Repeat verbatim only the lines from the opening of the material below through the one that contains "return pieceFrom(name, mesh, material, body)".

* * *

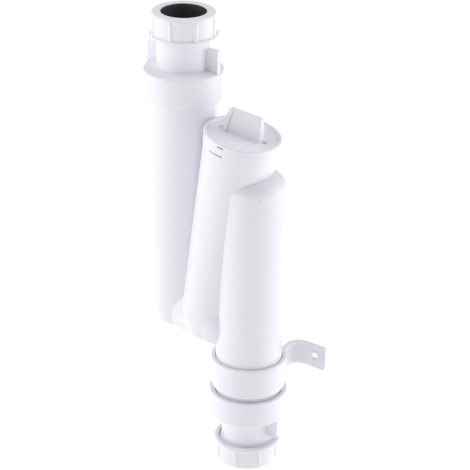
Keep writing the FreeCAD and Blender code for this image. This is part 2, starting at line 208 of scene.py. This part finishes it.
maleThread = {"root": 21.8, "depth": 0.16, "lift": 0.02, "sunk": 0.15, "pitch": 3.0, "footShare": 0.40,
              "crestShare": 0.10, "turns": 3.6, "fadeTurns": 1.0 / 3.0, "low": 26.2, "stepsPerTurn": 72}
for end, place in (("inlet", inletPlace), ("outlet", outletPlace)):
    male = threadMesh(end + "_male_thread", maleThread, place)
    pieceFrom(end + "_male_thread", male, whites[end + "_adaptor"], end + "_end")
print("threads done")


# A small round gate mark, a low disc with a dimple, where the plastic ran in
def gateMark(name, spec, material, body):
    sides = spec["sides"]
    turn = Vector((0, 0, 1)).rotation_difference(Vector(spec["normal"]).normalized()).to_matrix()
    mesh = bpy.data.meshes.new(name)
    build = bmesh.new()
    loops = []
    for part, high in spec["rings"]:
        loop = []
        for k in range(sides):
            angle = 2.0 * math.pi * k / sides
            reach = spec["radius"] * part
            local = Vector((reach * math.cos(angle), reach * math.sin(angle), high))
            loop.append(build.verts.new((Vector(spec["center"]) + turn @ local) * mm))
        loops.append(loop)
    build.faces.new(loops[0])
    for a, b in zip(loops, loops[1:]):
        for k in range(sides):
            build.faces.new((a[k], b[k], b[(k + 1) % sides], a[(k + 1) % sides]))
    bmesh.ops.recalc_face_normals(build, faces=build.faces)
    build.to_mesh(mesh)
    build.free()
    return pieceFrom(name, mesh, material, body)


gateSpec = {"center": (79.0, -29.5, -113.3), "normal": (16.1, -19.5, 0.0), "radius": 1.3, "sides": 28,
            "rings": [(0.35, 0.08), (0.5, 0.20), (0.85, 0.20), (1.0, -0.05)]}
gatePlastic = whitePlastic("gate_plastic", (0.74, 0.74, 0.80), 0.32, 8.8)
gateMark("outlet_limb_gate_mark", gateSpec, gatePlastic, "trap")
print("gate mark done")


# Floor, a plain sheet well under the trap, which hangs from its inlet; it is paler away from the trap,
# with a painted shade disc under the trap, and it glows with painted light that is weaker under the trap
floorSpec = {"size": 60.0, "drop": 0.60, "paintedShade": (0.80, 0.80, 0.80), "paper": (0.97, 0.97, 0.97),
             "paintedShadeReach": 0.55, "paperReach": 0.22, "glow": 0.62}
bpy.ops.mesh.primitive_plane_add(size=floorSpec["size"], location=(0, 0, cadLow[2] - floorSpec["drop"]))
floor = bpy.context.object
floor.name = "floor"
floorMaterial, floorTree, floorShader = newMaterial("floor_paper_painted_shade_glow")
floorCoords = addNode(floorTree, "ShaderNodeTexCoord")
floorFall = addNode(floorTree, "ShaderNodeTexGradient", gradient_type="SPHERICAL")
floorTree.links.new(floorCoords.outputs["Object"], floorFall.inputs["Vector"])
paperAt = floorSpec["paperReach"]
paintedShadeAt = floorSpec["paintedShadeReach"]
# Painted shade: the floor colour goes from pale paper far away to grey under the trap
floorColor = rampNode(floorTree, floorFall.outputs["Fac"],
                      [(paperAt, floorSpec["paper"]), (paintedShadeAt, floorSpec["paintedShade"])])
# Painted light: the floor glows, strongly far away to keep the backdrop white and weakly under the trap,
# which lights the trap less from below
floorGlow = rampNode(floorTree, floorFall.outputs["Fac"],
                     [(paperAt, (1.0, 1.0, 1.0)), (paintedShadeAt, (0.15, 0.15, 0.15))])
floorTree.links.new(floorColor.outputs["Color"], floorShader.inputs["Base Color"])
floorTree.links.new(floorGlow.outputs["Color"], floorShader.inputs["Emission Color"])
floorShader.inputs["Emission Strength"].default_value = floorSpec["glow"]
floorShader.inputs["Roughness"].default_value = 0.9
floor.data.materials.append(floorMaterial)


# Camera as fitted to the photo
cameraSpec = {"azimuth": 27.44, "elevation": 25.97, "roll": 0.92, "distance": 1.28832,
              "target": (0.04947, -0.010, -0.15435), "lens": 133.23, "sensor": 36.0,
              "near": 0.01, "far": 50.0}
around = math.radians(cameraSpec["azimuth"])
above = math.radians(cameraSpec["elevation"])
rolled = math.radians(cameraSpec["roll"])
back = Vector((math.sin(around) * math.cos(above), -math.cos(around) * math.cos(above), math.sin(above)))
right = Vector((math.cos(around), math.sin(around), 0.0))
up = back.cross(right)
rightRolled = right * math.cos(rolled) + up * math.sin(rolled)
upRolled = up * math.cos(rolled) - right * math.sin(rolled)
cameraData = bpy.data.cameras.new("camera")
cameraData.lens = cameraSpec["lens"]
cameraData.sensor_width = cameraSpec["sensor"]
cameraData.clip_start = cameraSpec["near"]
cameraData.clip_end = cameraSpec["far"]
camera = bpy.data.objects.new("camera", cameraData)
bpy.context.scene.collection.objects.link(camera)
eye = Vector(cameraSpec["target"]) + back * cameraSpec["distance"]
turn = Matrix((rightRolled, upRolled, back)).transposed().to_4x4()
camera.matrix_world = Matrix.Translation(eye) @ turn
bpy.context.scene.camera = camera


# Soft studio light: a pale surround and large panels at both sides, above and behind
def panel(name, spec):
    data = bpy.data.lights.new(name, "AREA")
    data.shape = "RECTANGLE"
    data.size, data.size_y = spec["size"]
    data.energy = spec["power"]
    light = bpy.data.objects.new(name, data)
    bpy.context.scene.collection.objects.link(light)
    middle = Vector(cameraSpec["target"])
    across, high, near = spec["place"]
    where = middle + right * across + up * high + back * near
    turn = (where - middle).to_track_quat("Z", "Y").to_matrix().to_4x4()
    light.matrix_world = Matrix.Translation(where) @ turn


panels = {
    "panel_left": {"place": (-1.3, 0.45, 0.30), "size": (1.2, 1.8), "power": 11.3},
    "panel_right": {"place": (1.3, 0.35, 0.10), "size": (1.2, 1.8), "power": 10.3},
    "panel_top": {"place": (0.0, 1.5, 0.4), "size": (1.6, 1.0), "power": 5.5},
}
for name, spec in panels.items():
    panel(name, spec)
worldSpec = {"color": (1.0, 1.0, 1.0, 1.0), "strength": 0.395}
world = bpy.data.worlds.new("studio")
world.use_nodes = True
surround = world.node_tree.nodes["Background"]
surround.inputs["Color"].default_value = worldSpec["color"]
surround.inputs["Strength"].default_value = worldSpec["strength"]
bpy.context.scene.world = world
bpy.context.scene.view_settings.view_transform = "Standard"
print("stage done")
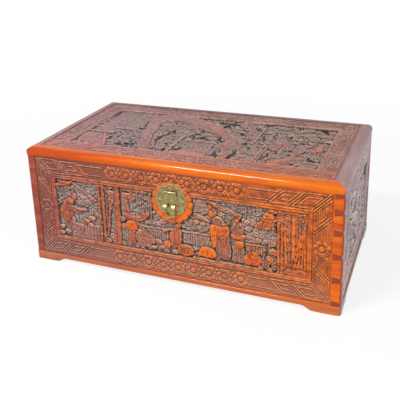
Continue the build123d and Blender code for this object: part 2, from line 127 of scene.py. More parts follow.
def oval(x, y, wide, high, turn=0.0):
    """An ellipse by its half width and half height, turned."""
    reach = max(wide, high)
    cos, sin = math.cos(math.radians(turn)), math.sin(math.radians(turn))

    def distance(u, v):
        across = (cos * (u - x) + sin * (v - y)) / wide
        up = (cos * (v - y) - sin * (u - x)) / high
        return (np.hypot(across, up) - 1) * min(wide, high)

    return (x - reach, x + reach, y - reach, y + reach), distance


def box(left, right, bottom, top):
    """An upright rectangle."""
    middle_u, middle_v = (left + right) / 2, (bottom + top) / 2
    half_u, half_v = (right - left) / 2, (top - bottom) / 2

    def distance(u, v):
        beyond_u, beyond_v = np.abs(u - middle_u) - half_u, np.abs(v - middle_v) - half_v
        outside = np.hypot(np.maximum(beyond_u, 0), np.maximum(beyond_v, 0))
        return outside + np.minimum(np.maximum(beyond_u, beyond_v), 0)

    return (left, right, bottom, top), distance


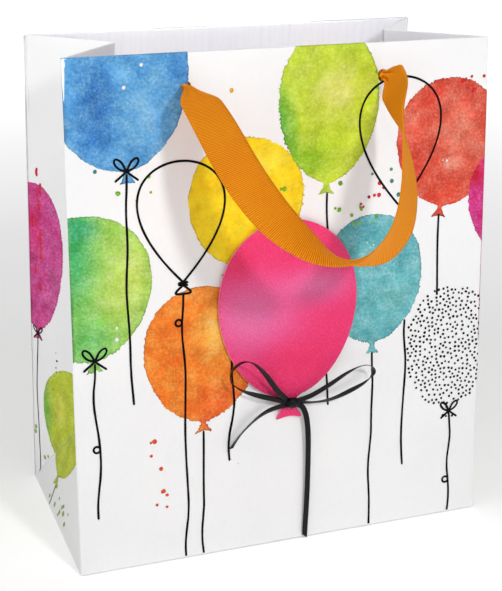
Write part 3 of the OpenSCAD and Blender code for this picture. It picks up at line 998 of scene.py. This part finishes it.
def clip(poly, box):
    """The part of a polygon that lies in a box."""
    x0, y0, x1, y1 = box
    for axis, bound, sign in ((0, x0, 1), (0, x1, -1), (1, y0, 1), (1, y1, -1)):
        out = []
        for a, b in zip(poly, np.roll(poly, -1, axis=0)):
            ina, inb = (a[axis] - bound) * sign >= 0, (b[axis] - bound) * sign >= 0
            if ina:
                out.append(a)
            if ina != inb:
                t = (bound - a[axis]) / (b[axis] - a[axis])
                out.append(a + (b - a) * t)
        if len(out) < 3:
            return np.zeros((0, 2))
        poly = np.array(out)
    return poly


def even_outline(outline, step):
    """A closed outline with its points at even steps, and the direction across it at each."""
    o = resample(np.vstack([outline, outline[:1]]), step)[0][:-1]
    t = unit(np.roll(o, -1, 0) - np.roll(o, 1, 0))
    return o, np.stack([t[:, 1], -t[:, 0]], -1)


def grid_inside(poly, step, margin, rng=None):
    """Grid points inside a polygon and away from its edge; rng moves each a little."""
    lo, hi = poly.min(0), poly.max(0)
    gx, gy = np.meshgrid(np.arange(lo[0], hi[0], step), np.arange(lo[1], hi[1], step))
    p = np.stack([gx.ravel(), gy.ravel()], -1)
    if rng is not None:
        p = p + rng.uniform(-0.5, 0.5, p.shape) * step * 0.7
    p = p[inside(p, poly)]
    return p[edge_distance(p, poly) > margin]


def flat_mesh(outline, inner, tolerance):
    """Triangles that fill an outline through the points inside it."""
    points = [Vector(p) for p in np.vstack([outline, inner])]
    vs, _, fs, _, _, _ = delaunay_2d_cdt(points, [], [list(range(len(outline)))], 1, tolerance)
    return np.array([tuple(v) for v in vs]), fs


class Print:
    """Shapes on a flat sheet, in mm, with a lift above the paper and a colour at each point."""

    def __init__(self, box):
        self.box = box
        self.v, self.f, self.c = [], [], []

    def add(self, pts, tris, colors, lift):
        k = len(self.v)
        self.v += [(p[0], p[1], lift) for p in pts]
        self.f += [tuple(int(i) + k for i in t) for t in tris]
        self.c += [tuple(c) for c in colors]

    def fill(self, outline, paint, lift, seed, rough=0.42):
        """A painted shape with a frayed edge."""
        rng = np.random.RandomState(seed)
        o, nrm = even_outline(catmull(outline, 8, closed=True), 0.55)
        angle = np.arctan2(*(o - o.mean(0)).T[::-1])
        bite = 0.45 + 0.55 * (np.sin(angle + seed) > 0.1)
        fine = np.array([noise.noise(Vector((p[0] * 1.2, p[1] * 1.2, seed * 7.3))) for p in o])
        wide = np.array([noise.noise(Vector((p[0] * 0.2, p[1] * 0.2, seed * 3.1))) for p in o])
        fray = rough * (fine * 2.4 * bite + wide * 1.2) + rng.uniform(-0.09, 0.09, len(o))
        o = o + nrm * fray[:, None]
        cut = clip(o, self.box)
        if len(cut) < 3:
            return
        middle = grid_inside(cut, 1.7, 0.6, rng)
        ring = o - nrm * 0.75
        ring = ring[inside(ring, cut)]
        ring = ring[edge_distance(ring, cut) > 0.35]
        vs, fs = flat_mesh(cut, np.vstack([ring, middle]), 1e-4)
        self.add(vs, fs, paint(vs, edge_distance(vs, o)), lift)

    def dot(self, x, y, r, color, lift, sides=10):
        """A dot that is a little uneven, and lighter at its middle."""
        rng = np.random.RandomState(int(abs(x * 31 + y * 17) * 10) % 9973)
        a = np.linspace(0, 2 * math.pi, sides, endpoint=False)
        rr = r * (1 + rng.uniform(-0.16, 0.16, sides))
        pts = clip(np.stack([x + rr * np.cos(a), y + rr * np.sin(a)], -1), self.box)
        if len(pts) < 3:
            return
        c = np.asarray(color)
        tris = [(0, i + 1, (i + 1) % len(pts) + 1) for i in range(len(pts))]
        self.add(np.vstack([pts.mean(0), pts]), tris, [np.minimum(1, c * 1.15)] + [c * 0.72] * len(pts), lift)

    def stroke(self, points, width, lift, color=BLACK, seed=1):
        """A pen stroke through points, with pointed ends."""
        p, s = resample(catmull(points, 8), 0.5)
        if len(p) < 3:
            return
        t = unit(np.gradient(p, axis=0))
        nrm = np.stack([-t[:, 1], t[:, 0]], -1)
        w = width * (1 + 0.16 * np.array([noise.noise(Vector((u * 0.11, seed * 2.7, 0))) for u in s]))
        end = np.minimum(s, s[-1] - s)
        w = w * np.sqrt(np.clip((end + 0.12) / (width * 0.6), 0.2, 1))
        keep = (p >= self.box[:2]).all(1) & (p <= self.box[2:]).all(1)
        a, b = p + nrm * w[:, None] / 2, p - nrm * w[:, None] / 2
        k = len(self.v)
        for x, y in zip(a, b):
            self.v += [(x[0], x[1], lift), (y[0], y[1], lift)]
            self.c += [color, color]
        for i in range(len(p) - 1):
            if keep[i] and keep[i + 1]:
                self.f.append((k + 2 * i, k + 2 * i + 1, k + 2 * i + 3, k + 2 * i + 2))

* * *

• Output below:
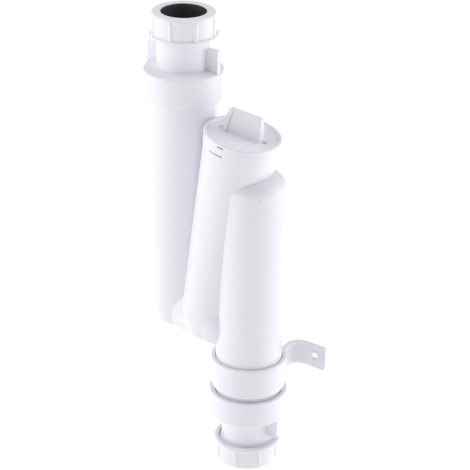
Keep writing the FreeCAD and Blender code for this image. This is part 2, starting at line 208 of scene.py. This part finishes it.
maleThread = {"root": 21.8, "depth": 0.16, "lift": 0.02, "sunk": 0.15, "pitch": 3.0, "footShare": 0.40,
              "crestShare": 0.10, "turns": 3.6, "fadeTurns": 1.0 / 3.0, "low": 26.2, "stepsPerTurn": 72}
for end, place in (("inlet", inletPlace), ("outlet", outletPlace)):
    male = threadMesh(end + "_male_thread", maleThread, place)
    pieceFrom(end + "_male_thread", male, whites[end + "_adaptor"], end + "_end")
print("threads done")


# A small round gate mark, a low disc with a dimple, where the plastic ran in
def gateMark(name, spec, material, body):
    sides = spec["sides"]
    turn = Vector((0, 0, 1)).rotation_difference(Vector(spec["normal"]).normalized()).to_matrix()
    mesh = bpy.data.meshes.new(name)
    build = bmesh.new()
    loops = []
    for part, high in spec["rings"]:
        loop = []
        for k in range(sides):
            angle = 2.0 * math.pi * k / sides
            reach = spec["radius"] * part
            local = Vector((reach * math.cos(angle), reach * math.sin(angle), high))
            loop.append(build.verts.new((Vector(spec["center"]) + turn @ local) * mm))
        loops.append(loop)
    build.faces.new(loops[0])
    for a, b in zip(loops, loops[1:]):
        for k in range(sides):
            build.faces.new((a[k], b[k], b[(k + 1) % sides], a[(k + 1) % sides]))
    bmesh.ops.recalc_face_normals(build, faces=build.faces)
    build.to_mesh(mesh)
    build.free()
    return pieceFrom(name, mesh, material, body)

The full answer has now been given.